🌈 UI - Selection
Selecting elements and then acting on those selected elements is very common pattern in web interfaces. There are four basic ways to select elements:
- Toggle Selection: checkbox or checkbox-like selection.
- Dedicated Selection: selected elements are show in an area dedicated for the selection.
- Direct Selection: desktop operating system-like selection of visible elements.
- Hybrid Selection: combination of toggle, dedicated and/or direct selection.
Make selection visually explicit. Highlight the whole selected elements doing any kind of selection. Table layout should highlight the whole row and direct selection should highlight whole intractable are around the selected element.
Offer a "select all" action. If offering a "select all" action, consider providing additional action to select all elements across all pages.
Show number of elements selected. The number should be visible at all times or near the action buttons. Reduces amount of errors, especially if on some browser sizes all elements are not visible.
Visually disable actions that are not available for the selected set. E.g. nothing is selected, dim out the delete action button. Optionally include a tooltip informing why the action is disabled.

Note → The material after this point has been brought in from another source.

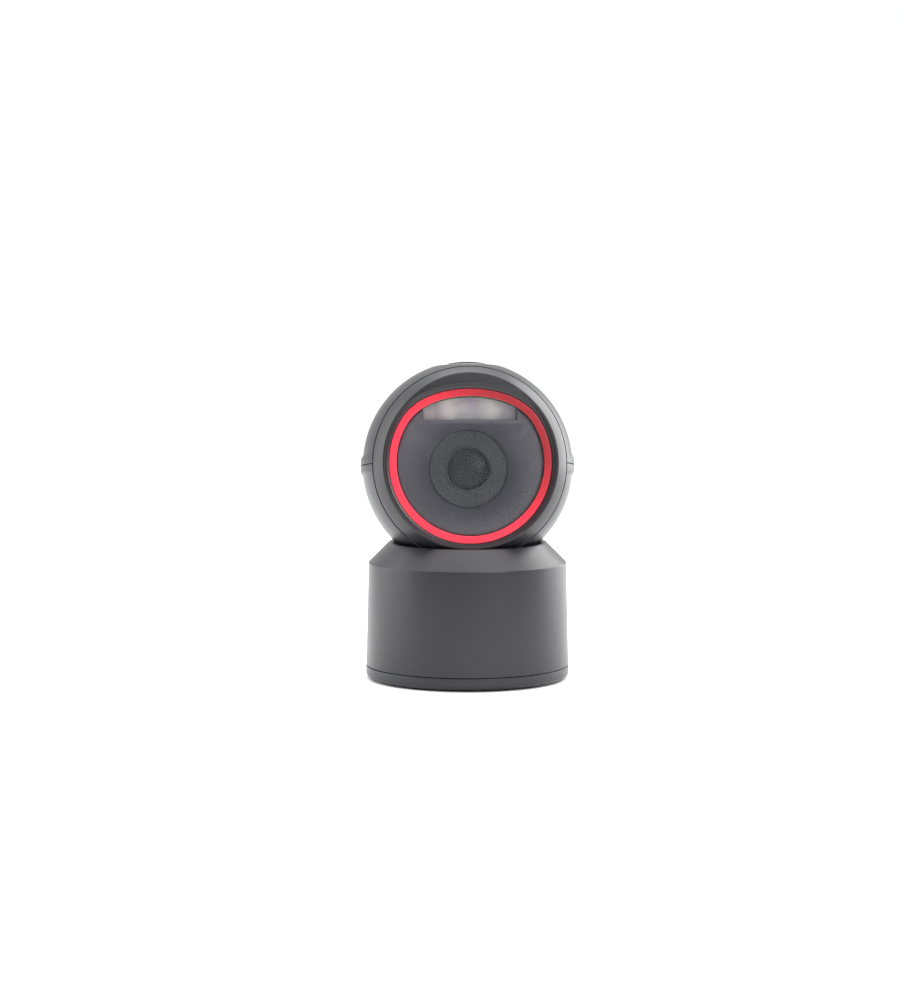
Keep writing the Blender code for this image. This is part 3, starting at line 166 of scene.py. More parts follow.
def absPolished():
    # the funnel's ABS from a polished tool: smooth, a little glossier, flow marks only
    made, tree, shader, where = newFinish("absPolished", "#525157", 0.4, IOR=1.53)
    cloud = noiseAt(where, 18.0, 2.0)
    tinted(shader, cloud, [(0.3, "#4e4d53"), (0.7, "#56555c")])
    polished(shader, noiseAt(where, 6.0), 0.38, 0.48)
    grained(shader, noiseAt(where, 3.5, 1.0), 0.01, 0.15)
    return made


def nylonBlack(name="nylonBlack", dark="#141415", light="#1d1d1f", rough=(0.42, 0.55)):
    # moulded glass-filled nylon: near black, dull, faint glass fibres in the skin
    made, tree, shader, where = newFinish(name, light, 0.5, IOR=1.53)
    stretch = addNode(tree, "ShaderNodeMapping", {"Vector": where, "Scale": (1.0, 3.0, 1.0)}).outputs["Vector"]
    fibre = noiseAt(stretch, 1.2, 4.0, 0.7)
    tinted(shader, fibre, [(0.35, dark), (0.7, light)])
    polished(shader, fibre, *rough)
    grained(shader, fibre, 0.004, 0.15)
    return made


def polycarbonateRed():
    # red light guide, lit from behind; its colour and glow are painted brighter at the lower left and deeper at
    # the upper right, as painted light and shade
    look = {"deep": "#8c1420", "bright": "#d02236", "glowLow": 0.1, "glowHigh": 0.45}
    fixed = {"IOR": 1.58, "Subsurface Weight": 0.25, "Subsurface Scale": 0.002}
    made, tree, shader, where = newFinish("polycarbonateRed", look["bright"], 0.28, **fixed)
    shader.inputs["Subsurface Radius"].default_value = (1.0, 0.2, 0.15)
    apart = addNode(tree, "ShaderNodeSeparateXYZ", {0: where}).outputs
    # painted light and shade: a mask that rises towards the lower left and brightens the red and its glow there,
    # leaving it deeper towards the upper right
    sweep = addNode(tree, "ShaderNodeMath", {0: apart["X"], 1: -0.8}, operation="MULTIPLY").outputs[0]
    inputs = {0: apart["Z"], 1: -0.7, 2: sweep}
    rise = addNode(tree, "ShaderNodeMath", inputs, operation="MULTIPLY_ADD").outputs[0]
    inputs = {"Value": rise, "From Min": -0.108, "From Max": -0.055}
    share = addNode(tree, "ShaderNodeMapRange", inputs, interpolation_type="SMOOTHSTEP").outputs["Result"]
    inputs = {0: share, 1: spreadOf(tree, noiseAt(where, 11.0), -0.1, 0.1)}
    paintedLightSide = addNode(tree, "ShaderNodeMath", inputs, operation="ADD").outputs[0]
    tinted(shader, paintedLightSide, [(0.0, look["deep"]), (1.0, look["bright"])])
    feed(shader, "Emission Color", blendOf(tree, paintedLightSide, [(0.0, "#e03040"), (1.0, "#ff4058")]))
    feed(shader, "Emission Strength", spreadOf(tree, paintedLightSide, look["glowLow"], look["glowHigh"]))
    grained(shader, noiseAt(where, 1.4), 0.01, 0.3)
    return made


def acrylicCast():
    # clear cast window, thin enough to see straight through, with the faintest grey
    made, tree, shader, where = newFinish("acrylicCast", "#5a5c62", 0.04, IOR=1.49, Alpha=0.12)
    haze = noiseAt(where, 30.0)
    polished(shader, haze, 0.03, 0.07)
    return made


def polycarbonateMilky():
    # diffuser over the white diodes: milky, faintly mauve and mottled, with painted light: two soft lighter spots
    # over the reflector cups and a faint painted glow
    fixed = {"IOR": 1.58, "Alpha": 0.9, "Subsurface Weight": 0.1, "Emission Strength": 0.02}
    made, tree, shader, where = newFinish("polycarbonateMilky", "#ece6ea", 0.4, **fixed)
    cloud = noiseAt(where, 7.0, 2.0)
    # painted light: the colour is lighter in two soft spots 9.6 mm either side of the middle, over the diodes
    across = addNode(tree, "ShaderNodeSeparateXYZ", {0: where}).outputs["X"]
    side = addNode(tree, "ShaderNodeMath", {0: across}, operation="ABSOLUTE").outputs[0]
    off = addNode(tree, "ShaderNodeMath", {0: side, 1: 0.0096}, operation="SUBTRACT").outputs[0]
    away = addNode(tree, "ShaderNodeMath", {0: off}, operation="ABSOLUTE").outputs[0]
    inputs = {"Value": away, "From Min": 0.006, "From Max": 0.0, "To Max": 0.45}
    cup = addNode(tree, "ShaderNodeMapRange", inputs, interpolation_type="SMOOTHSTEP").outputs["Result"]
    tint = addNode(tree, "ShaderNodeMath", {0: cloud, 1: cup}, operation="ADD").outputs[0]
    stops = [(0.3, "#b7afba"), (0.5, "#c3bbbf"), (0.75, "#d6cfce"), (1.0, "#ebe7e2")]
    milk = blendOf(tree, tint, stops)
    feed(shader, "Base Color", milk)
    # painted glow: the same colour feeds a faint emission, whose strength is set in the fixed values above
    feed(shader, "Emission Color", milk)
    polished(shader, cloud, 0.3, 0.5)
    grained(shader, noiseAt(where, 3.0), 0.05, 0.3)
    return made


def polycarbonateOpal():
    # status light guide: white, slightly see-through at its edges
    fixed = {"IOR": 1.58, "Subsurface Weight": 0.3, "Subsurface Scale": 0.002}
    made, tree, shader, where = newFinish("polycarbonateOpal", "#dcdde1", 0.25, **fixed)
    cloud = noiseAt(where, 12.0)
    tinted(shader, cloud, [(0.3, "#d3d5da"), (0.7, "#e2e3e6")])
    grained(shader, noiseAt(where, 1.6), 0.01, 0.3)
    return made


def glassCoated():
    # front lens behind a smoked filter: dark grey, with a painted reflection: a faint violet coating bloom painted
    # into the colour towards its edge, where the surface turns from the view
    fixed = {"IOR": 1.5, "Specular IOR Level": 0.15}
    made, tree, shader, where = newFinish("glassCoated", "#2c2c2f", 0.3, **fixed)
    # painted reflection: the colour turns violet as the surface turns away from the view
    edge = addNode(tree, "ShaderNodeLayerWeight", {"Blend": 0.3}).outputs["Facing"]
    tinted(shader, edge, [(0.0, "#2e2e30"), (0.6, "#333238"), (1.0, "#2c2f40")])
    polished(shader, noiseAt(where, 8.0), 0.26, 0.34)
    return made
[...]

Use toggle selection for selecting elements in a row. Toggle selection is common when elements are shown in a table layout. Actions should only apply to the selected items on the visible page.
Use dedicated selection if allow selection across page boundaries. Accumulate the selected items from each page into a separate area. This makes the selection explicit even when moving from page to page.
Use direct selection when selectable elements can also be dragged. Users all used to desktop style interactions so you should leverage that. Clicking empty space should deselect all direct selections. Dragging over multiple elements should select them all.
You should generally avoid double-click in web applications. However, when web application looks and behaves like desktop applications, double-click can be appropriate. But also provide an "open" action button.
Always implement keybindings with direct selection. Shift to extend selection and Ctrl/Cmd for discontinuous selection.